What is your favorite song on Fused Together in Revolving Doors, and why?
Guy: "Probably 'Nihilist.' I felt like it encompassed a lot of the new direction of the start of the band. It was something that was purely written by the group and wasn't a leftover. Blasts, spastic parts, a mean breakdown, and a weird bendy Immolation-styled riff at the end which showed the start of Gunface's influence on the band."
Kevin: "This might sound cliché but I'm going with 'Dreaming in Dog Years.' Not because of its popularity. But because it was the song we wrote that had all of our input and really defined what we were going for. It really encompasses The Red Chord at that time."
How do you feel about the album now in 2022?
Guy: "The album takes me back to a young, exciting, and formative era that was more than half of my current life ago. It was crammed into a four-day session, and there were lots of unpolished things that were left in. I think the raw nature of it is part of the charm.
"It was my first time doing anything in a real studio. I wrecked my voice so bad before the end of the session. We had this monster growl thing at the beginning of 'Catalepsy' that I was simply incapable of doing by the time we had to do the take. It makes me cringe when it pops up on the recording because I remember being like whisper-hoarse. But generally, I think it holds up. It came from a time when every riff, every time change, and every lyric held more value because it was coming from our youthful passion."

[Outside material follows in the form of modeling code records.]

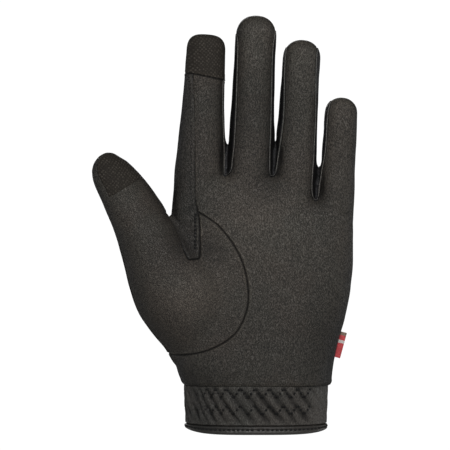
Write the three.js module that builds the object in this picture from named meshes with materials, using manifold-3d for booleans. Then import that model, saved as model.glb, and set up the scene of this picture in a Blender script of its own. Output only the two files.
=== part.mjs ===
// A left riding glove in thin grained leather, filled out as it is on a hand: fingers up (+Z), palm towards -Y,
// thumb towards -X. The origin is the centre of the wrist opening at the lower edge of the hem.
// Units are millimetres.
//
// The glove is first shaped flat-handed: one outer form and one inner form, each a palm, four fingers and a
// thumb joined together. The leather is what lies between them. It is cut along the seam lines into the
// pieces that are sewn together, and all of them are then bent alike into the relaxed curve of a hand.
import * as THREE from "three";
import { mergeVertices } from "three/addons/utils/BufferGeometryUtils.js";
import Module from "manifold-3d";

const wasm = await Module();
wasm.setup();

// Driving sizes
const hemHeight = 4.7; // rolled binding round the wrist opening
const hemThickness = 3.4;
const hemLift = 1.5; // the hem's lower edge is drawn up this far at the two sides
const cuffHeight = 20; // gathered wristband above the binding
const cuffThickness = 2;
const gatherCount = 26; // puckers round the wristband
const gatherDepth = 1.2;
const wristWidth = 73.6;
const cuffTaperWidth = 0.9; // the wristband is this much slimmer all round at the binding
const wristDepth = 42;
const palmLength = 107; // wristband to the crotch of the middle finger
const palmWidth = 92;
const palmDepth = 31;
const knuckleDrop = 12.7; // how much lower the crotch beside the little finger is
const leather = 1.2; // wall of every panel
const seamGap = 0.3; // between two pieces that meet in a seam
const indexLength = 71.4;
const indexWidth = 21.2;
const middleLength = 80.9;
const middleWidth = 21.6;
const ringLength = 68.4;
const ringWidth = 19.6;
const littleLength = 51.9;
const littleWidth = 17.2;
const fingerDepthShare = 0.9; // a finger's depth as a share of its width
const thumbWidth = 24.4;
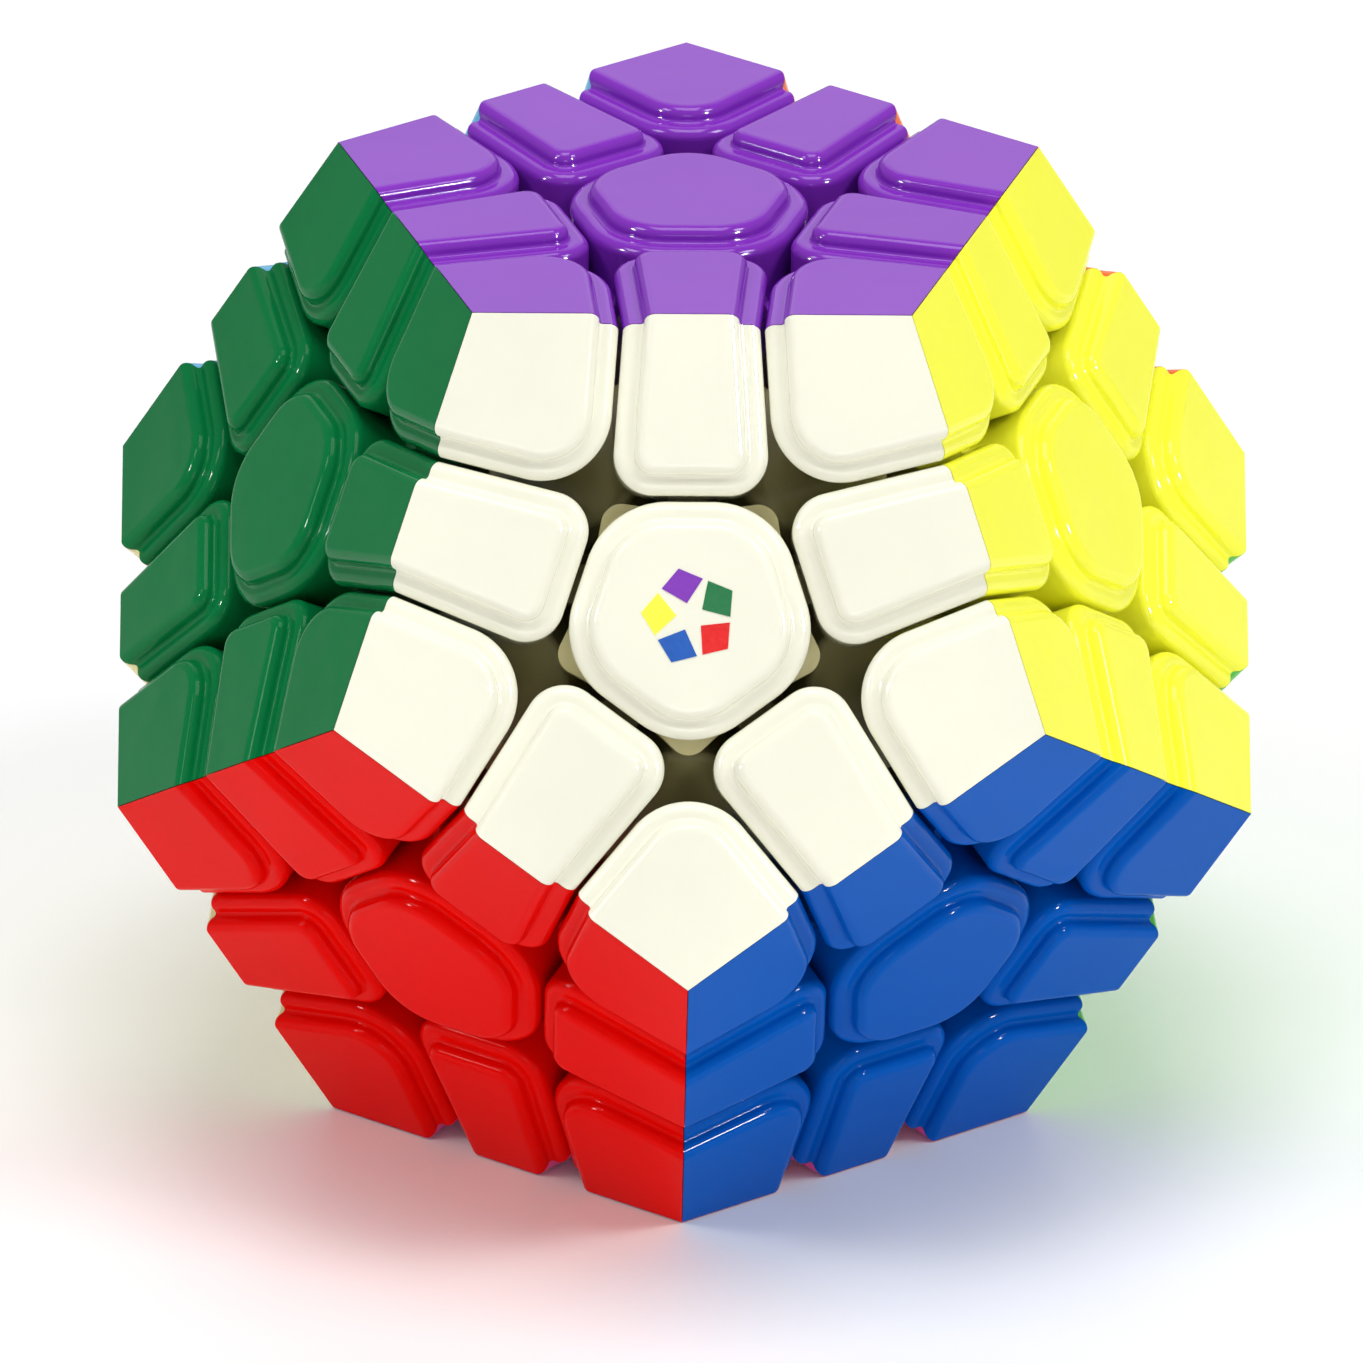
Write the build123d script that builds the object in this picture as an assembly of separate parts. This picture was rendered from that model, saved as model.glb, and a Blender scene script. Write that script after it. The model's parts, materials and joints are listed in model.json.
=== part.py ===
from build123d import *
from math import atan2, cos, degrees, pi, radians, sin, sqrt, tan
import os

# Twelve-sided twisty puzzle: a regular dodecahedron cut into centres, edges and corners.
#
# Every face turns about its own axis through the middle of the puzzle.  The pieces are held
# by feet that hook under their neighbours, and the twelve centres are held on a core by
# screws and springs.  Each kind of piece is built once, about the middle of the puzzle,
# and then turned into its places.

# ---- driving dimensions (mm) ----
EDGE = 32.0                 # length of one edge of the dodecahedron
STEP = 1.15                 # height of the raised plateau above its ledge
EDGE_TILE_REACH = 13.2      # edge piece: from the ridge to its inner end
EDGE_TILE_HALF = 4.92       # edge piece: half width at the ridge
CORNER_TILE_REACH = 10.8    # corner piece: along the ridge from the vertex
CENTRE_TILE_REACH = 8.45    # centre piece: from its axis to the middle of a side
SIDE_LEAN = 0.0698          # how far the sides open out per mm away from the ridge

# ---- regular dodecahedron ----
GOLDEN = (1 + sqrt(5)) / 2
FACE_REACH = EDGE / (2 * tan(pi / 5))                     # middle of a face to the middle of its side
FACE_CORNER = EDGE / (2 * sin(pi / 5))                    # middle of a face to its corner
IN_RADIUS = EDGE * GOLDEN ** 2 / (2 * sqrt(3 - GOLDEN))   # middle of the puzzle to a face
FACE_ANGLE = degrees(atan2(2, 1))                         # between the axes of two neighbouring faces
RIDGE_TILT = FACE_ANGLE / 2                               # face axis to the middle of an edge
VERTEX_TILT = degrees(atan2(FACE_CORNER, IN_RADIUS))      # face axis to a vertex
SIXTH = 36.0                # middle of a side to a corner of a five-sided face, in degrees
HALF_CORNER = 54.0          # half the angle at a corner of a five-sided face
NEIGHBOUR_COSINE = 0.4      # the axes of faces that share an edge are closer than this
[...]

Kevin: "The recording is raw. But that's meant to be. I wouldn't change a thing. It was an era of young kids just playing music and knowing nothing about the industry. Just having fun and with no worries…no expectations. It was one of the greatest experiences of my life. I wouldn't change it for the world."
We’re at the end here. If there is anything you’d like to say to the fans, go for it?
Guy: "Thank you."
Kevin: “I can’t believe people got a tattoo of the band's name on them. You guys are nuts.”